El cielo queda muy lejos de mi casa, y mi mente ya no
vuela tan alto como para alcanzarlo. Me limito a garabatearlo en la imaginación
sirviéndome de los pintores clásicos. Los azules me tranquilizan y los ocres
del atardecer calientan mi corazón. Un corazón agitado como en la guerra,
deseoso de ganar la batalla, taquicárdico y arrítmico como el sonido de las
metralletas y las bombas en la distancia, asustado como un niño que ha perdido
a su madre, con el único objetivo de encontrarla y al fin reposar en su regazo.

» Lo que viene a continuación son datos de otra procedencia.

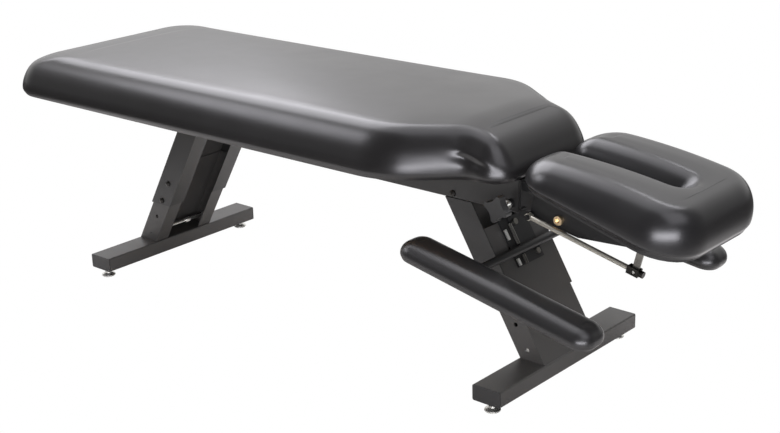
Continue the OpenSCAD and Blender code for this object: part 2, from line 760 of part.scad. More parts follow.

Desnudándome antes de entregarme al sueño, mientras la
cabeza va dando vueltas a esta última semana de mi vida. El nunca debí haberlo
hecho es una constante que se repite en la ecuación, me martiriza, pero por
momentos parece despejarse la incógnita y el resultado cambia arrojando una
abrumadora positividad…entonces ya no hay duda posible, y me convenzo que el
destino de mi vida es el correcto, que la felicidad se ha hecho presente y que
ya nunca más va abandonarme. Pienso conservarla como el más precioso regalo. Pero
frágil como el cristal de bohemia, se me escapa de entre mis torpes manos, y
cuando mi mente se percata, ya se ha hecho añicos contra el muro de mi insatisfacción.
Intento unir los pedacitos, reconstruir aquel pasado frágil, hasta que me doy
cuenta que las piezas ya no encajan, que la felicidad no es un puzzle, no es
una ecuación matemática, no hay fórmula que despeje su incógnita, y cuanto más
me esmero en pegar y juntar las piezas, mayores son los cortes que me producen,
la “x” se ha transformado en sufrimiento.
Me despierto por la mañana, el sueño no ha arreglado
aquel precioso regalo, pero ahora vuelve a estar candente, y manos a la obra,
me pongo a darle forma deseoso de que esta vez sí, pueda construir la obra de
mi vida, en forma de permanente felicidad.